L'étude pointe aussi les déficiences de l'Etat, en tant que garant de l'intérêt général : « L'industriel n'a pas la légitimité absolue pour répondre aux questions qui sont posées lors de la phase de concertation. Très souvent, une fois le périmètre du projet délimité, les questions qui reviennent le plus souvent portent sur la politique énergétique française. L'industriel reste très souvent dépositaire de la politique publique ; or, aujourd'hui, cette politique publique l'Etat ne l'assume pas».
Pour le sociologue Stéphane Castel, du Centre d'études en sciences sociales et appliquées, bureau d'étude associatif, il importe de définir l'efficacité d'un processus participatif selon des critères précis.
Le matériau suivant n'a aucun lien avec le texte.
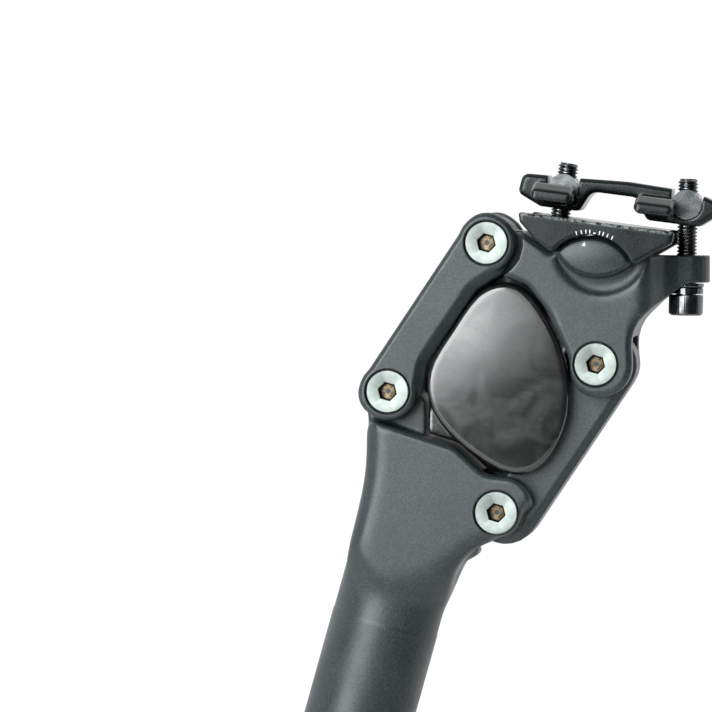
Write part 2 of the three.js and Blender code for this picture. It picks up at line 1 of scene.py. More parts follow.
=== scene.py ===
"""Looks of the suspension seatpost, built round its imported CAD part.

Lengths are in millimetres up to the helpers, which turn them into the frame's metres. The level frame
has x to the rear of the bicycle and z straight up, with its origin at the lower front pivot; the post
leans back in it. The clamp frame has x along the saddle rails, with its origin on the tilt axis.
"""

import json
import math

import bmesh
import bpy
import numpy as np
from mathutils import Matrix, Vector


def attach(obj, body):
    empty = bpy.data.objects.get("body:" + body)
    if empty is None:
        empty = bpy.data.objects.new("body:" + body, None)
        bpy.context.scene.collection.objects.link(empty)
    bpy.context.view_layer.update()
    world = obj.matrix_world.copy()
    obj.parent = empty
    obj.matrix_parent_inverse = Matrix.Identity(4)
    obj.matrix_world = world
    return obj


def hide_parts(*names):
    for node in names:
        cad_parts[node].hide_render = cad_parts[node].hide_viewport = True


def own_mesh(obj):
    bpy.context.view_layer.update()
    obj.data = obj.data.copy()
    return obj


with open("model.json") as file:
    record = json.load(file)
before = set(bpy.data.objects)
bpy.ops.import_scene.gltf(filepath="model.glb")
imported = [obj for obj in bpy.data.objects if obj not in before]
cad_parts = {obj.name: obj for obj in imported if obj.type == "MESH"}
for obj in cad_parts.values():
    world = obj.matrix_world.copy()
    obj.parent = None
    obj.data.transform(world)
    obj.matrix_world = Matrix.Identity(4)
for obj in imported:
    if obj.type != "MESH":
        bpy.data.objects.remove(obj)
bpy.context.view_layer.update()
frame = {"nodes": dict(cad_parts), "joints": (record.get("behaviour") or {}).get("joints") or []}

# ---------------------------------------------------------------- places, from the frame

MM = 0.001
POST_LEAN = math.radians(15.6)
RAIL_SLOPE = math.radians(7.4)

JOINTS = {joint["name"]: joint for joint in frame["joints"]}


def pivot(joint):
    return Vector(JOINTS[joint]["pos_m"])


FRONT_LOWER = pivot("suspension_travel")
FRONT_UPPER = pivot("head_on_front_link")
REAR_LOWER = pivot("rear_link_swing")
REAR_UPPER = REAR_LOWER + FRONT_UPPER - FRONT_LOWER
TILT_AXIS = pivot("clamp_tilt")

SIDEWAYS = Vector((0, 1, 0))
LEVEL_REAR = Vector((math.cos(POST_LEAN), 0, math.sin(POST_LEAN)))
LEVEL_UP = Vector((-math.sin(POST_LEAN), 0, math.cos(POST_LEAN)))
RAIL_ALONG = Vector((math.cos(POST_LEAN - RAIL_SLOPE), 0, math.sin(POST_LEAN - RAIL_SLOPE)))
RAIL_UP = Vector((-math.sin(POST_LEAN - RAIL_SLOPE), 0, math.cos(POST_LEAN - RAIL_SLOPE)))


def level(x, z, y=0.0):
    return FRONT_LOWER + (LEVEL_REAR * x + LEVEL_UP * z + SIDEWAYS * y) * MM


def clamp(x, z, y=0.0):
    return TILT_AXIS + (RAIL_ALONG * x + RAIL_UP * z + SIDEWAYS * y) * MM


# ---------------------------------------------------------------- node helpers


def shader(name):
    """A new material: its node tree, and the node that colours it."""
    material = bpy.data.materials.new(name)
    material.use_nodes = True
    tree = material.node_tree
    return material, tree, tree.nodes["Principled BSDF"]


def node(tree, kind, **values):
    """A node with its sockets and settings filled in. A socket's name is written with underscores."""
    made = tree.nodes.new(kind)
    for key, value in values.items():
        socket = key.replace("_", " ")
        if socket in made.inputs:
            made.inputs[socket].default_value = value
        else:
            setattr(made, key, value)
    return made


def place(tree):
    return node(tree, "ShaderNodeTexCoord").outputs["Object"]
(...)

C'est l'exercice auquel s'est livrée l'étude conduite en 2004 par Rowe et Frewer, chercheurs qui ont comparé 150 à 200 processus participatifs afin d'en tirer un ensemble de critères d'efficacité, parmi lesquels l'influence de ces processus, leur impact sur la résolution des conflits, la conscientisation des employés, la capacité de décision, l'effet sur les politiques publiques. Il en ressort que la confiance ne se décrète pas : « Il faut la susciter en tenant ses engagements, reconnaître qu'il y a une difficulté et parler clairement au public concerné ».